Joan Menefee has never been a picky eater. She and her husband live in Menomonie, Wisconsin, where they tend gardens in two counties and eat plums and grapes in public parks.
My romance with the Upper Midwest burns hottest this time of year.
During October, life is full of gold and red. In the daytime, these heraldic colors are set off by robin’s egg blues and slate grays. At dusk, they mute to soft orange and rust in the mist and hush.
As I bike to school, flocks of migratory birds pass overhead, air rushing from between their wings and bodies — whoosh, whoosh, whoosh. On the ground the air is sharp — sometimes with a cold wind drifting south from Canada, sometimes with wood smoke and rotting apples.
In October, life becomes urgent and unreal; every day is like the day after the night I have pulled an all-nighter with a new crush. I am overwhelmed, yet blissful.
Mine is an animal love for beautiful colors and strange shapes. It’s a love for temperatures that bop between 30 and 60 degrees — a love of not sweating. And, of course, it’s a love of food.
In the Upper Midwest in October, I eat watermelon in a turtleneck, loving the incongruity of sugar water soaking my wool sleeves.
I pick cranberries in rubber boots, a blickey secured to my waist with a leather belt.
I bake stick bread over a campfire and fill it with sausages or jam.
I carve jack o’ lanterns from Howden Biggies, which can weigh 60 pounds. Half my body disappears as I scoop the seeds and guts from the pumpkin’s core.
If I am lucky, as I was this year, I make cider and grape jelly — activities which consisted, in the first instance, of tossing apples into a wooden funnel that spattered apple chunks into my hair, and in the second, of boiling grapes and mashing them through cheesecloth.
Oh, and I also ate my first quince in decades, plucked from a tree we planted two years ago in memory of my Aunt Edith’s quince trees in Wilsonville, Oregon.
For the last three weeks, I have experienced the colors and shapes of fall in dozens of ways. I am on a ripe and self-indulgent yearly honeymoon. Consuming food becomes an all-consuming pastime in October.

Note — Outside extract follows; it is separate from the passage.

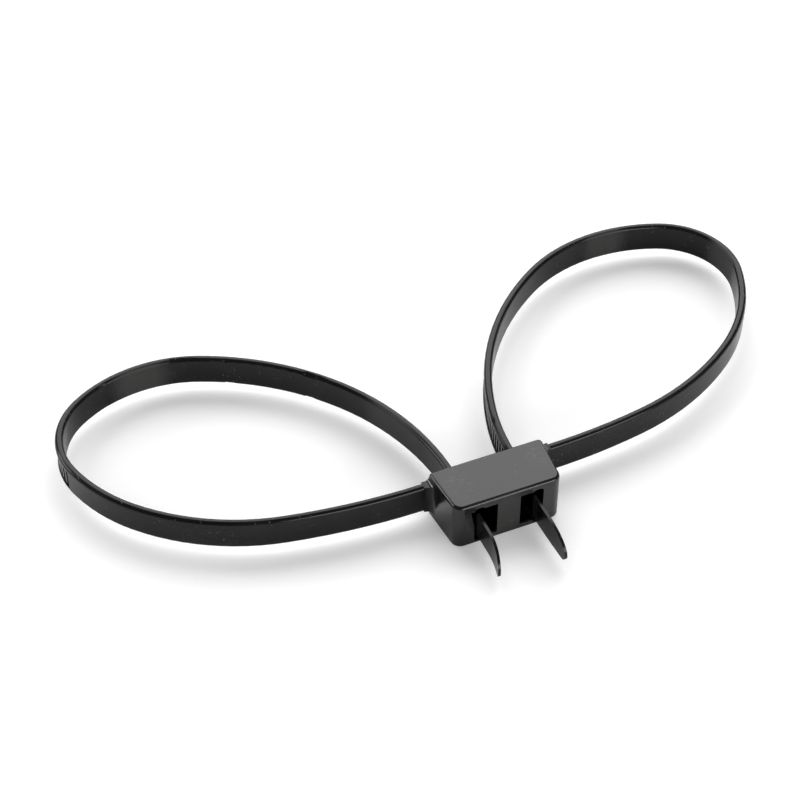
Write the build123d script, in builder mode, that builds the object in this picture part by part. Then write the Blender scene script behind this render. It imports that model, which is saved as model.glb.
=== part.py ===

Once upon a time, when I didn’t like the dinner my mom served, I pushed the food around the plate, mashing it as a means of deferring its entry into my mouth. This was called “playing with my food.” As it resulted in protracted conflict, playing with my food was to be avoided. I learned to eat the bad stuff quickly and with a lot of milk; in this respect, I am like millions.
Sometime in the last 10 years, though, I started playing with my food again, in part because I was tired of dutifully gulping it down.
You may not live in a rural area, so you won’t have quite as many opportunities as I do to engage in this kind of play. If you have fallen in love with a gourd at the farmers’ market and taken it home, though, you are just as much of a juvenile delinquent as I am.
In not choosing food strictly on the basis of its ability to get you through the next four hours, you are indulging your play instinct. Those of us who have fallen in love with gardening, and learned to put up with its occasional tedium and failure, know this. Those of us whose grandparents canned fruits, vegetables, and (for real!) meat, and who gazed at the shelves lined with jars, marveling at the mind that could create such beautiful order, know this. Those of us who have watched a four-year-old carefully eating his way around and around the edge of a graham cracker, stretching the pleasure of eating two ounces of graham flour and fat into half an hour, know this.
Play is about seeking beauty and pleasure. It’s about losing track of the body’s deadlines and complaints for a while, and it’s about having fewer preconceptions about what objects of the world are for. An apple can be a ball or a food; a stick can bake bread as well as it can feed a fire; a quince fruit can bring back more memories than a photograph.
Just as different kinds of love have opened our minds up at different times in our lives, perhaps October’s riot of color catches me off guard and encourages me to look at my surroundings anew. That also means that I may talk and talk about my new crush until my friends are embarrassed for me, that I might lose all sense of proportion and common sense for the duration of my lust, and that I might get my silly little heart broken again when October stalks off into the night without so much as kissing me good-bye. I say, here I go again.